In the listing below, find the line that contains "heel_middle = heel_back()" and the line that contains "obj.parent = None". Quote both and every line between them, exactly, and nothing more.

# STORED RECORDS
__________________________________________________
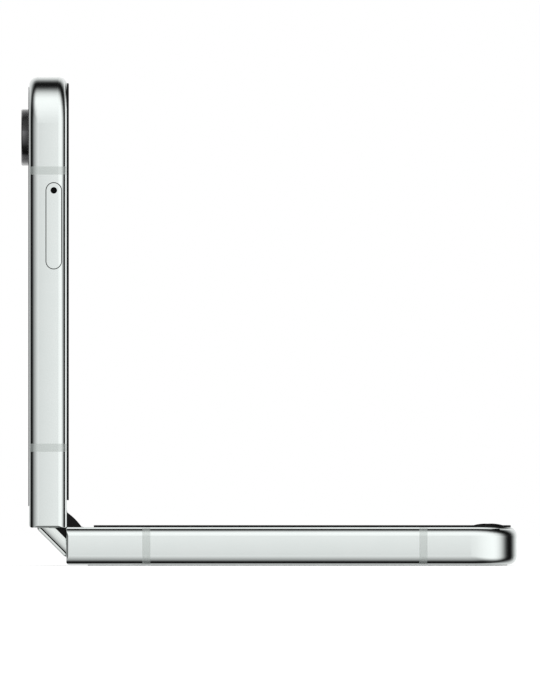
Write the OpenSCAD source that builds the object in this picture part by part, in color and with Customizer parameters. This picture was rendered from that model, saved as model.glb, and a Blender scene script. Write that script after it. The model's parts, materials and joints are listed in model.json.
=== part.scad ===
__________________________________________________
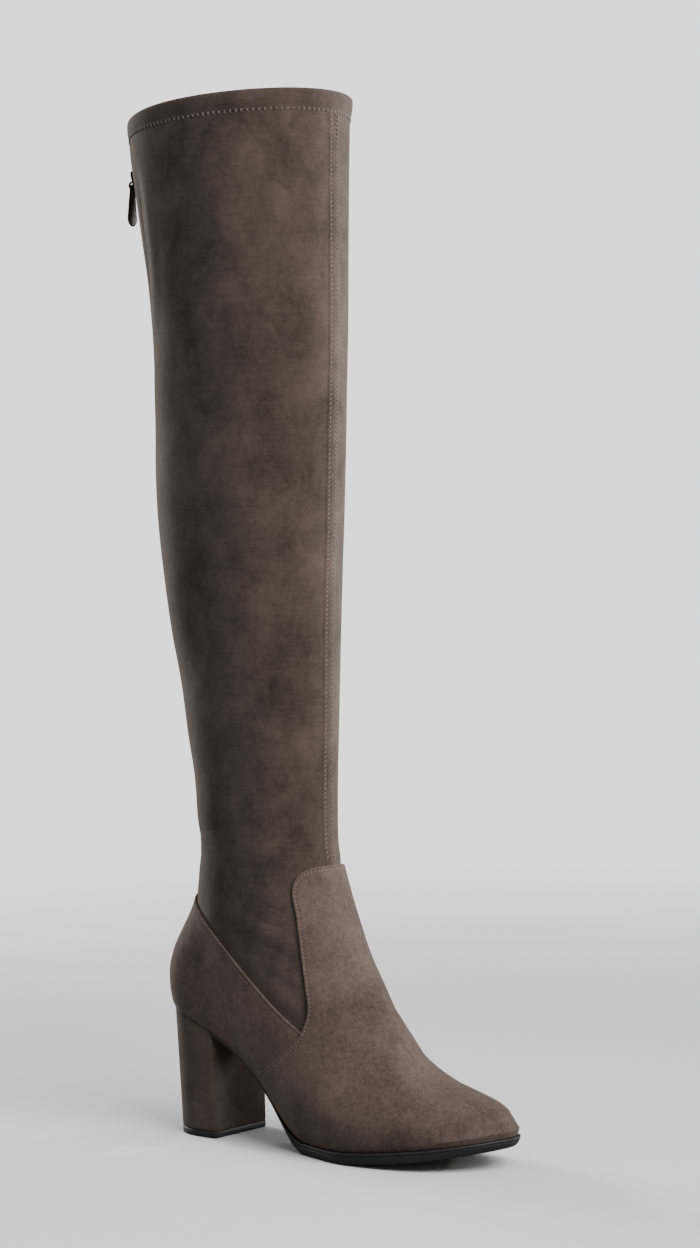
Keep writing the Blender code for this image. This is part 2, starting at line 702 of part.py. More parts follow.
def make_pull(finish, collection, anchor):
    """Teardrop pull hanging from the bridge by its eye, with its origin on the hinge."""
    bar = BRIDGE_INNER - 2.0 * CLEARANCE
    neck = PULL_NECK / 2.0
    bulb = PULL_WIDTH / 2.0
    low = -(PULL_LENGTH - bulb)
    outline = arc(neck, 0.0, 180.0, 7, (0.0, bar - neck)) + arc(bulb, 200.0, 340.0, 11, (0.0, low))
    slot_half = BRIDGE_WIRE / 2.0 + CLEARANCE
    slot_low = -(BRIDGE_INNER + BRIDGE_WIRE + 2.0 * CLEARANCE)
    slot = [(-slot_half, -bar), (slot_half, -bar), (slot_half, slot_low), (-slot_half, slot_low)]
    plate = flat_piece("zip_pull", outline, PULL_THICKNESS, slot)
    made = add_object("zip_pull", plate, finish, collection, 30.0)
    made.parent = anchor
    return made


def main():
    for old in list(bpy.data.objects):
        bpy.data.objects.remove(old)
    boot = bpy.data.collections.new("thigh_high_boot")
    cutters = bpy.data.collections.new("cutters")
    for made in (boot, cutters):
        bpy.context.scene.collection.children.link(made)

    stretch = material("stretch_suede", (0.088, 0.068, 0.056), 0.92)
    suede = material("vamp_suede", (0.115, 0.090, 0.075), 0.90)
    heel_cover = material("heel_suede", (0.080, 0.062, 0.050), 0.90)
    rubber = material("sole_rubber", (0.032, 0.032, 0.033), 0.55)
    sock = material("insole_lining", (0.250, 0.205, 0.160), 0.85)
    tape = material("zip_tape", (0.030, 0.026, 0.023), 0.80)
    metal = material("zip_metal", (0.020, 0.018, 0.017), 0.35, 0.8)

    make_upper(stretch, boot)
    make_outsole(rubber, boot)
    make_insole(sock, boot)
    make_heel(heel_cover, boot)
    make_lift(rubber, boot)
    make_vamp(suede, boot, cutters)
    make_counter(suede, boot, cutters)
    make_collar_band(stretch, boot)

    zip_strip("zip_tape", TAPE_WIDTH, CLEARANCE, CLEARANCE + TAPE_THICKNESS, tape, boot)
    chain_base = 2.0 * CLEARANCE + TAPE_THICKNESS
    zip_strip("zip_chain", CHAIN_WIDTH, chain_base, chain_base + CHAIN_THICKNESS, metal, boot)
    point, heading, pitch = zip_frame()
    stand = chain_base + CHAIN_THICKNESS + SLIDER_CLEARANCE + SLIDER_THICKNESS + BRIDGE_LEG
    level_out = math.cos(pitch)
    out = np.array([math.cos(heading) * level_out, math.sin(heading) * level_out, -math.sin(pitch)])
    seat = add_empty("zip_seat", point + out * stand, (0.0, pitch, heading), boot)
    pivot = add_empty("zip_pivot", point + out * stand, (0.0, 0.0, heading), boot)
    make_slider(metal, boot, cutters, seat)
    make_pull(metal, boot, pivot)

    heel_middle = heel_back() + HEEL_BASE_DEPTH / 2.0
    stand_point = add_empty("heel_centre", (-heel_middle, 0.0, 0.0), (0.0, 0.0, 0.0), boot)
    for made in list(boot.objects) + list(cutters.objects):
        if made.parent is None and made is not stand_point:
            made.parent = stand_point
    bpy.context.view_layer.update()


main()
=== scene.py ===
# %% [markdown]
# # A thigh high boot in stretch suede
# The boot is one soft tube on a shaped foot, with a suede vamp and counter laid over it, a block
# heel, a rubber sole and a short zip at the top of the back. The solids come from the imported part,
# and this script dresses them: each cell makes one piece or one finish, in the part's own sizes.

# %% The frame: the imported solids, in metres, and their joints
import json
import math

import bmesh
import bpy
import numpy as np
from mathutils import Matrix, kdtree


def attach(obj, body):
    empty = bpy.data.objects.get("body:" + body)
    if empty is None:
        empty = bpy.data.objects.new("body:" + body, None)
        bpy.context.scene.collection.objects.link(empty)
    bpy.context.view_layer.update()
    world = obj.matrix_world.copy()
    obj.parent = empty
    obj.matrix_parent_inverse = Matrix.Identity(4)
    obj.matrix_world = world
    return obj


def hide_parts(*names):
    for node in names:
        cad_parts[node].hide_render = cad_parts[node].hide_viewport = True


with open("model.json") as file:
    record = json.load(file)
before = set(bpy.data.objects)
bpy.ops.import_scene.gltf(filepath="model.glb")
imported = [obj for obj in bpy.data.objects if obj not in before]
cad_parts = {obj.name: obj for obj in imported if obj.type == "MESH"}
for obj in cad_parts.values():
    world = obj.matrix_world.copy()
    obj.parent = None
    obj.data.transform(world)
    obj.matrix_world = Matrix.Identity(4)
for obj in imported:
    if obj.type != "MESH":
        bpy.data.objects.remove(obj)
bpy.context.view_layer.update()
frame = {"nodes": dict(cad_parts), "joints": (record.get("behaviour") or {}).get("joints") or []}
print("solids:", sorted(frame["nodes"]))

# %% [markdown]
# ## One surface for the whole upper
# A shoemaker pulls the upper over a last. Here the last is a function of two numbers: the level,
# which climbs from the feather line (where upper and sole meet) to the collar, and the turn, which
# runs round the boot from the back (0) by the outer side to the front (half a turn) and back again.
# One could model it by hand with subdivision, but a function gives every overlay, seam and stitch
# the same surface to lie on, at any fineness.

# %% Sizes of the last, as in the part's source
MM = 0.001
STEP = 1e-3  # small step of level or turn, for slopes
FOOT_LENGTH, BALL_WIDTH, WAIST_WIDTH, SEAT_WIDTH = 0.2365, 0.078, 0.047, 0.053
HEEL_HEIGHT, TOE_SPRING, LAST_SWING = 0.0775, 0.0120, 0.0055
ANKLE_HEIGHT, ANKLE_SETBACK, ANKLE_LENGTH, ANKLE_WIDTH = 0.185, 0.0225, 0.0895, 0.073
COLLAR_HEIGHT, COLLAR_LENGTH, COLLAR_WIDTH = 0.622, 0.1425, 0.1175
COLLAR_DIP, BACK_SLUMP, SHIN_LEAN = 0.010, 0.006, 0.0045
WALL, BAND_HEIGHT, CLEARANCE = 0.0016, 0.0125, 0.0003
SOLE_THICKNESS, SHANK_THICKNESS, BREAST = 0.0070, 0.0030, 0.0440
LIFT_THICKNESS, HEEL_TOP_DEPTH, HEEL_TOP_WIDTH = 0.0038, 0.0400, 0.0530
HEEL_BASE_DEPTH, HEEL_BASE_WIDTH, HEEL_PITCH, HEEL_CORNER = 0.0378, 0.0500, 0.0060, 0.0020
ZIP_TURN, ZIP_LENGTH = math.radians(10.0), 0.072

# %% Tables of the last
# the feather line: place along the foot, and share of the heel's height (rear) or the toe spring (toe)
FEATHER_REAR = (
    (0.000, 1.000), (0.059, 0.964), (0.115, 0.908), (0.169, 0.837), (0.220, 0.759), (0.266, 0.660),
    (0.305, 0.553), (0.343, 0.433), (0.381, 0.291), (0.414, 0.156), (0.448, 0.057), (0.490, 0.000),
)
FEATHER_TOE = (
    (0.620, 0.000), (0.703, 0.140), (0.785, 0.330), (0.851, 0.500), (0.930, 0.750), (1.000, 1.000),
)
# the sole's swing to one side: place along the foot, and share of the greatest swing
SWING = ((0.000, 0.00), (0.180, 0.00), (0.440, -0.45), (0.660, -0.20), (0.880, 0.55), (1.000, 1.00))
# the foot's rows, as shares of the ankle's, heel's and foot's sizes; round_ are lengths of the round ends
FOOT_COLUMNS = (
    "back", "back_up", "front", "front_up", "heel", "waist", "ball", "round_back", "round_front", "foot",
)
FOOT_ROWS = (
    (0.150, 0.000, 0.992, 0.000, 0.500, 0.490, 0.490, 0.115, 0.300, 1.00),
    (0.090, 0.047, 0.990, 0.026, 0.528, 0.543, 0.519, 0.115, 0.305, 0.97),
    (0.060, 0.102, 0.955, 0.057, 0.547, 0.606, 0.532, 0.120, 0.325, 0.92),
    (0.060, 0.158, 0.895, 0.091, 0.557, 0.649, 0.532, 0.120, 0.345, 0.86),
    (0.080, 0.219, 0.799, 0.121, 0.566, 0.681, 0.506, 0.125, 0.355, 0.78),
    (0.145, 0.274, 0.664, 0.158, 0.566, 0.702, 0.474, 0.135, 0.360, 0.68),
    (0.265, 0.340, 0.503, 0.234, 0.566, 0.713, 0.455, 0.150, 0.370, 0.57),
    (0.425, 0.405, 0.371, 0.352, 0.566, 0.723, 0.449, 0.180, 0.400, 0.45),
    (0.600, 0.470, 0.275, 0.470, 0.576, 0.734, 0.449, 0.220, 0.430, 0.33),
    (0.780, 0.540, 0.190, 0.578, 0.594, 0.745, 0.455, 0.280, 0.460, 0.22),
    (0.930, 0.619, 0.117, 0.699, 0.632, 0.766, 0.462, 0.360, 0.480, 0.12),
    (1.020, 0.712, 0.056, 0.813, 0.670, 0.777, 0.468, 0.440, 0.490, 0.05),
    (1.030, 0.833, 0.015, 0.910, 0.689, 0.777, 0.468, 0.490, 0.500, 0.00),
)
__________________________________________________
# ANSWER BELOW
    heel_middle = heel_back() + HEEL_BASE_DEPTH / 2.0
    stand_point = add_empty("heel_centre", (-heel_middle, 0.0, 0.0), (0.0, 0.0, 0.0), boot)
    for made in list(boot.objects) + list(cutters.objects):
        if made.parent is None and made is not stand_point:
            made.parent = stand_point
    bpy.context.view_layer.update()


main()
=== scene.py ===
# %% [markdown]
# # A thigh high boot in stretch suede
# The boot is one soft tube on a shaped foot, with a suede vamp and counter laid over it, a block
# heel, a rubber sole and a short zip at the top of the back. The solids come from the imported part,
# and this script dresses them: each cell makes one piece or one finish, in the part's own sizes.

# %% The frame: the imported solids, in metres, and their joints
import json
import math

import bmesh
import bpy
import numpy as np
from mathutils import Matrix, kdtree


def attach(obj, body):
    empty = bpy.data.objects.get("body:" + body)
    if empty is None:
        empty = bpy.data.objects.new("body:" + body, None)
        bpy.context.scene.collection.objects.link(empty)
    bpy.context.view_layer.update()
    world = obj.matrix_world.copy()
    obj.parent = empty
    obj.matrix_parent_inverse = Matrix.Identity(4)
    obj.matrix_world = world
    return obj


def hide_parts(*names):
    for node in names:
        cad_parts[node].hide_render = cad_parts[node].hide_viewport = True


with open("model.json") as file:
    record = json.load(file)
before = set(bpy.data.objects)
bpy.ops.import_scene.gltf(filepath="model.glb")
imported = [obj for obj in bpy.data.objects if obj not in before]
cad_parts = {obj.name: obj for obj in imported if obj.type == "MESH"}
for obj in cad_parts.values():
    world = obj.matrix_world.copy()
    obj.parent = None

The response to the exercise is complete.